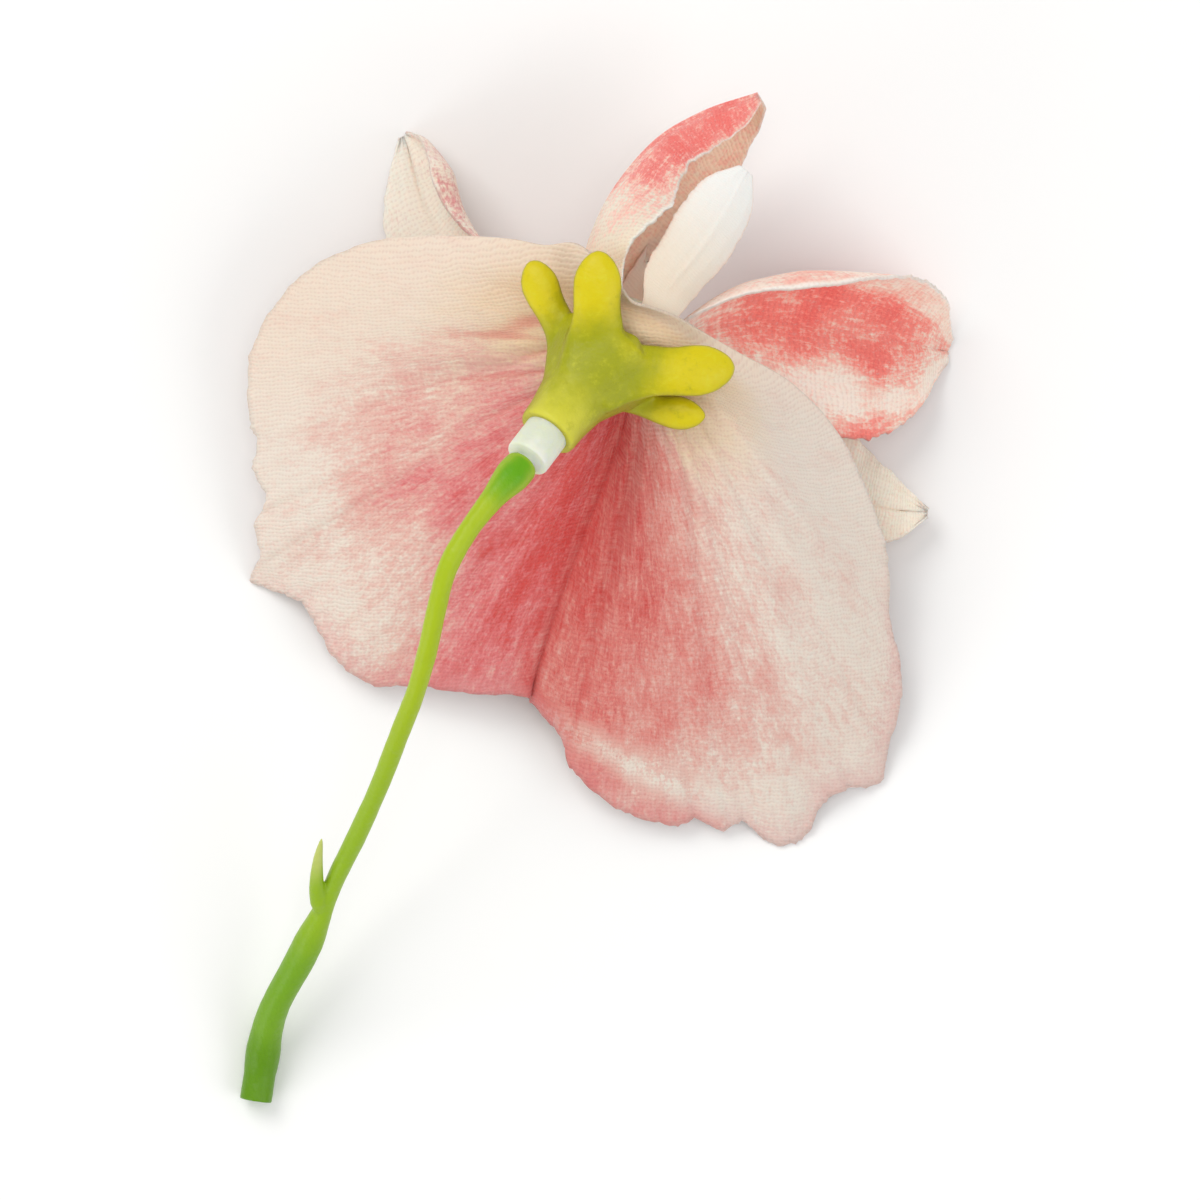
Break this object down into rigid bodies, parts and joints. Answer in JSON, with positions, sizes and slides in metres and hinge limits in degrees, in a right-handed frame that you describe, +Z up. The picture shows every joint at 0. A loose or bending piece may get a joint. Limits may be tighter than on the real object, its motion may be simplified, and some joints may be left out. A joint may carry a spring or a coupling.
{
  "type": "sweet pea flower",
  "caption": "Fabric sweet pea bloom on a moulded green stalk, lying face down: a broad two-lobed banner over curled wings and a small keel.",
  "frame": {"origin": "middle of the bounding box, on the surface the flower lies on", "axes": "+Z up from that surface, +Y the way the bloom heads, seen from above, with the stalk towards -Y"},
  "size_m": [0.0664, 0.0936, 0.0361],
  "materials": {
    "stalk": "satin moulded plastic",
    "peg": "satin moulded plastic",
    "calyx": "satin moulded plastic",
    "banner": "printed woven cloth",
    "wings": "printed woven cloth",
    "keel": "woven cloth"
  },
  "bodies": {
    "root": {"stalk": "stalk", "peg": "peg", "calyx": "calyx", "banner": "banner", "wings": "wings", "keel": "keel"}
  },
  "joints": []
}
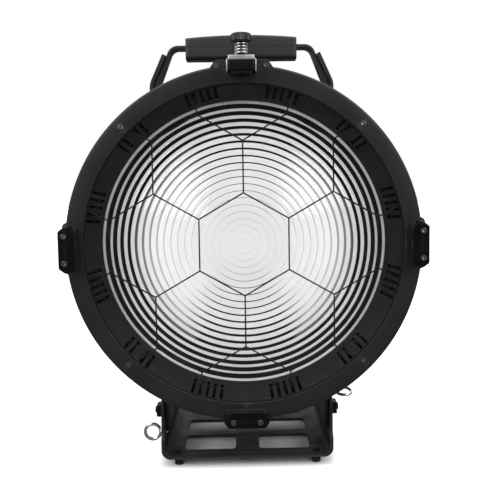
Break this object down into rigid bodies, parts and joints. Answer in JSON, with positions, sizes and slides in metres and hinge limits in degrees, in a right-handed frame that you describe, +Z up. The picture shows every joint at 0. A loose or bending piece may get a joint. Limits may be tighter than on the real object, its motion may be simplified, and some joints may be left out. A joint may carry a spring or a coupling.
{
  "type": "fresnel spotlight",
  "caption": "Round fresnel spotlight with a grooved glass lens behind a wire guard, accessory ears, spring latch, carry handle and a tilting slotted cradle.",
  "frame": {"origin": "middle of the footprint of the whole object, on the plane of the feet", "axes": "+Z up, -Y the way the lens looks, +X to the right as seen from the front"},
  "size_m": [0.435, 0.335, 0.5508],
  "materials": {
    "ring": "satin black paint",
    "bezel": "matte black paint",
    "gloss_black": "gloss black paint",
    "frame_paint": "fine satin charcoal paint",
    "grip": "moulded plastic",
    "rubber": "matte",
    "nickel": "polished nickel",
    "steel": "plain",
    "dark_steel": "blackened",
    "aluminium": "satin",
    "glass": "clear, stepped",
    "silver": "polished reflector",
    "diffuser": "frosted",
    "phosphor": "emitter",
    "moulding": "moulded plastic"
  },
  "bodies": {
    "cradle": {"cradle_frame": "frame_paint", "foot_front_left": "rubber", "foot_front_right": "rubber", "foot_rear_left": "rubber", "foot_rear_right": "rubber", "pivot_hub_left": "gloss_black", "pivot_hub_right": "gloss_black"},
    "head": {"front_ring": "ring", "bezel": "bezel", "fresnel_lens": "glass", "lens_gasket": "rubber", "lens_retainer": "moulding", "wire_guard": "gloss_black", "ear_left": "gloss_black", "ear_right": "gloss_black", "ear_bottom": "gloss_black", "latch_block": "gloss_black", "latch_plate": "aluminium", "latch_spring": "nickel", "barrel": "ring", "rear_cover": "ring", "rear_grille": "frame_paint", "power_inlet": "moulding", "switch_frame": "moulding", "dimmer_spindle": "steel", "fan_frame": "moulding", "guide_rod_left": "steel", "guide_rod_right": "steel", "rod_bracket_left": "aluminium", "rod_bracket_right": "aluminium", "rear_bulkhead": "aluminium", "focus_bush": "steel", "driver_box": "aluminium", "handle_strap": "frame_paint", "handle_bracket_left": "frame_paint", "handle_bracket_right": "frame_paint", "grip_upper": "grip", "grip_lower": "grip", "tilt_cheek_left": "frame_paint", "tilt_cheek_right": "frame_paint", "ring_screw_1": "dark_steel", "ring_screw_2": "dark_steel", "ring_screw_3": "dark_steel", "ring_screw_4": "dark_steel"},
    "carriage": {"carriage_plate": "aluminium", "heat_sink": "aluminium", "led_board": "diffuser", "led_emitter": "phosphor", "reflector": "silver", "diffuser": "diffuser", "gear_rack": "steel"},
    "focus_drive": {"focus_pinion": "steel", "focus_knob": "moulding"},
    "fan": {"fan_rotor": "moulding"},
    "latch": {"latch_rod": "steel", "latch_knob": "dark_steel"},
    "eye_left": {"eye_bolt_left": "nickel"},
    "eye_right": {"eye_bolt_right": "nickel"},
    "dimmer": {"dimmer_knob": "gloss_black"},
    "switch": {"power_switch": "gloss_black"}
  },
  "joints": [
    {"name": "head_tilt", "type": "hinge", "parent": "cradle", "child": "head", "pos_m": [0, -0.068, 0.056], "axis": [1, 0, 0], "range_deg": [-18, 8]},
    {"name": "carriage_slide", "type": "slide", "parent": "head", "child": "carriage", "axis": [0, 1, 0], "range_m": [-0.03, 0.04]},
    {"name": "focus_turn", "type": "hinge", "parent": "head", "child": "focus_drive", "pos_m": [0, 0.029, 0.284], "axis": [1, 0, 0], "range_deg": [-166, 220]},
    {"name": "fan_spin", "type": "hinge", "parent": "head", "child": "fan", "pos_m": [0, 0.134, 0.284], "axis": [0, 1, 0], "continuous": true},
    {"name": "latch_press", "type": "slide", "parent": "head", "child": "latch", "axis": [0, 0, 1], "range_m": [-0.006, 0], "stiffness_N_per_m": 2000, "springref_m": 0.002, "deforming": ["latch_spring"]},
    {"name": "eye_left_turn", "type": "hinge", "parent": "head", "child": "eye_left", "pos_m": [0, -0.08807, 0.03371], "axis": [1, 0, 0], "continuous": true},
    {"name": "eye_right_turn", "type": "hinge", "parent": "head", "child": "eye_right", "pos_m": [0, -0.03963, 0.06577], "axis": [1, 0, 0], "continuous": true},
    {"name": "dimmer_turn", "type": "hinge", "parent": "head", "child": "dimmer", "pos_m": [0.05, 0.154, 0.169], "axis": [0, 1, 0], "range_deg": [-135, 135]},
    {"name": "switch_rock", "type": "hinge", "parent": "head", "child": "switch", "pos_m": [0, 0.154, 0.169], "axis": [1, 0, 0], "range_deg": [0, 10.6]}
  ],
  "couplings": [
    {"joint": "focus_turn", "follows": "carriage_slide", "rad_per_m": 95.238}
  ]
}
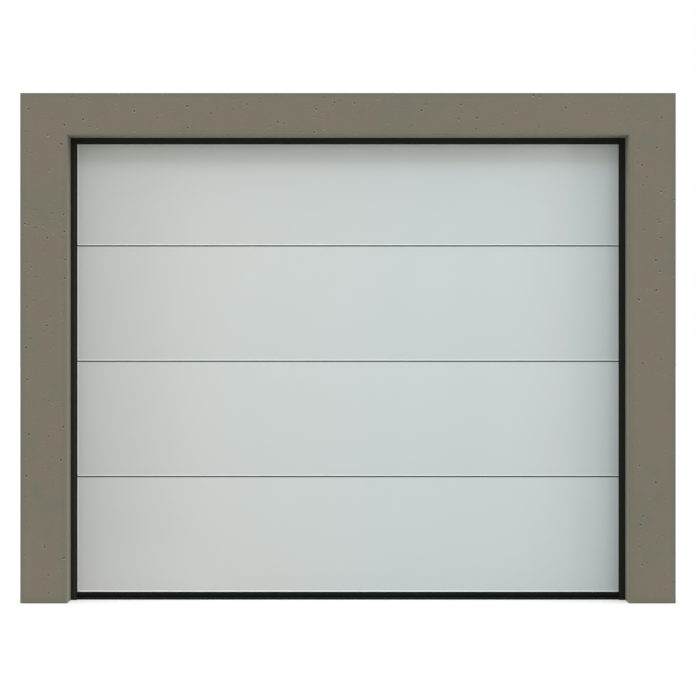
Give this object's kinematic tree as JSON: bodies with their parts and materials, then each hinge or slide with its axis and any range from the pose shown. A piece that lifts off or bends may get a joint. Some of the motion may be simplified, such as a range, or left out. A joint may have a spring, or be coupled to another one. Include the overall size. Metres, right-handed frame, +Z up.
{
  "type": "sectional overhead garage door in a concrete portal",
  "caption": "Flush sectional overhead garage door, closed, with black seals, tracks, rollers and tension springs, set in a square concrete portal.",
  "frame": {"origin": "on the floor, at the middle of the threshold under the closed door leaf", "axes": "+X to the right seen from outside, +Y into the garage, +Z up"},
  "size_m": [2.8, 2.5883, 2.18],
  "materials": {
    "concrete": "cast, matt",
    "panel_coating": "smooth coated steel, satin",
    "frame_coating": "black powder coat",
    "seal_rubber": "matt",
    "black_aluminium": "black anodised",
    "zinc_steel": "hot-dip galvanised",
    "bright_steel": "drawn, zinc plated",
    "spring_steel": "galvanised spring wire",
    "roller_nylon": "moulded",
    "pulley_nylon": "moulded"
  },
  "bodies": {
    "root": {"bottom_retainer": "black_aluminium", "bottom_seal": "seal_rubber", "bottom_section": "panel_coating", "centre_hinges": "zinc_steel", "header_rail": "frame_coating", "header_seal": "seal_rubber", "left_bottom_bracket": "zinc_steel", "left_curved_track": "zinc_steel", "left_end_stiles": "zinc_steel", "left_frame_post": "frame_coating", "left_horizontal_tracks": "zinc_steel", "left_lift_cable": "bright_steel", "left_pier": "concrete", "left_pulleys": "pulley_nylon", "left_roller_hinges": "zinc_steel", "left_roller_shafts": "bright_steel", "left_rollers": "roller_nylon", "left_side_seal": "seal_rubber", "left_spring_fittings": "zinc_steel", "left_springs": "spring_steel", "left_top_carrier": "zinc_steel", "left_track_brackets": "zinc_steel", "left_vertical_track": "zinc_steel", "lintel": "concrete", "lower_middle_section": "panel_coating", "rear_crossbar": "zinc_steel", "right_bottom_bracket": "zinc_steel", "right_curved_track": "zinc_steel", "right_end_stiles": "zinc_steel", "right_frame_post": "frame_coating", "right_horizontal_tracks": "zinc_steel", "right_lift_cable": "bright_steel", "right_pier": "concrete", "right_pulleys": "pulley_nylon", "right_roller_hinges": "zinc_steel", "right_roller_shafts": "bright_steel", "right_rollers": "roller_nylon", "right_side_seal": "seal_rubber", "right_spring_fittings": "zinc_steel", "right_springs": "spring_steel", "right_top_carrier": "zinc_steel", "right_track_brackets": "zinc_steel", "right_vertical_track": "zinc_steel", "top_section": "panel_coating", "upper_middle_section": "panel_coating"}
  },
  "joints": []
}
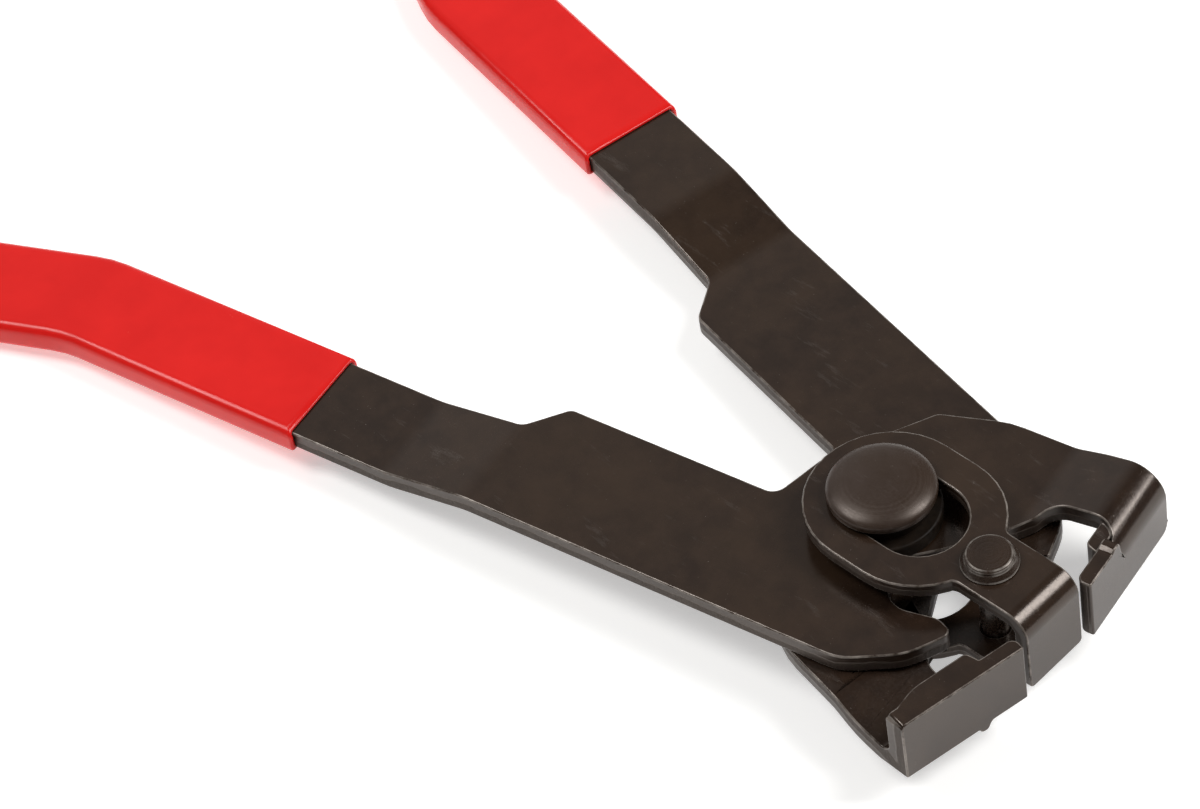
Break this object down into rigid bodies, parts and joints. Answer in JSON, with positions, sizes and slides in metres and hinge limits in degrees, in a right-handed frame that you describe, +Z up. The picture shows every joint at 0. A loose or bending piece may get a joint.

.....

List all lines in the material containing the string "from".

  "frame": {"origin": "middle of the bounding box, on the surface the flower lies on", "axes": "+Z up from that surface, +Y the way the bloom heads, seen from above, with the stalk towards -Y"},
  "frame": {"origin": "middle of the footprint of the whole object, on the plane of the feet", "axes": "+Z up, -Y the way the lens looks, +X to the right as seen from the front"},
Give this object's kinematic tree as JSON: bodies with their parts and materials, then each hinge or slide with its axis and any range from the pose shown. A piece that lifts off or bends may get a joint. Some of the motion may be simplified, such as a range, or left out. A joint may have a spring, or be coupled to another one. Include the overall size. Metres, right-handed frame, +Z up.
  "frame": {"origin": "on the floor, at the middle of the threshold under the closed door leaf", "axes": "+X to the right seen from outside, +Y into the garage, +Z up"},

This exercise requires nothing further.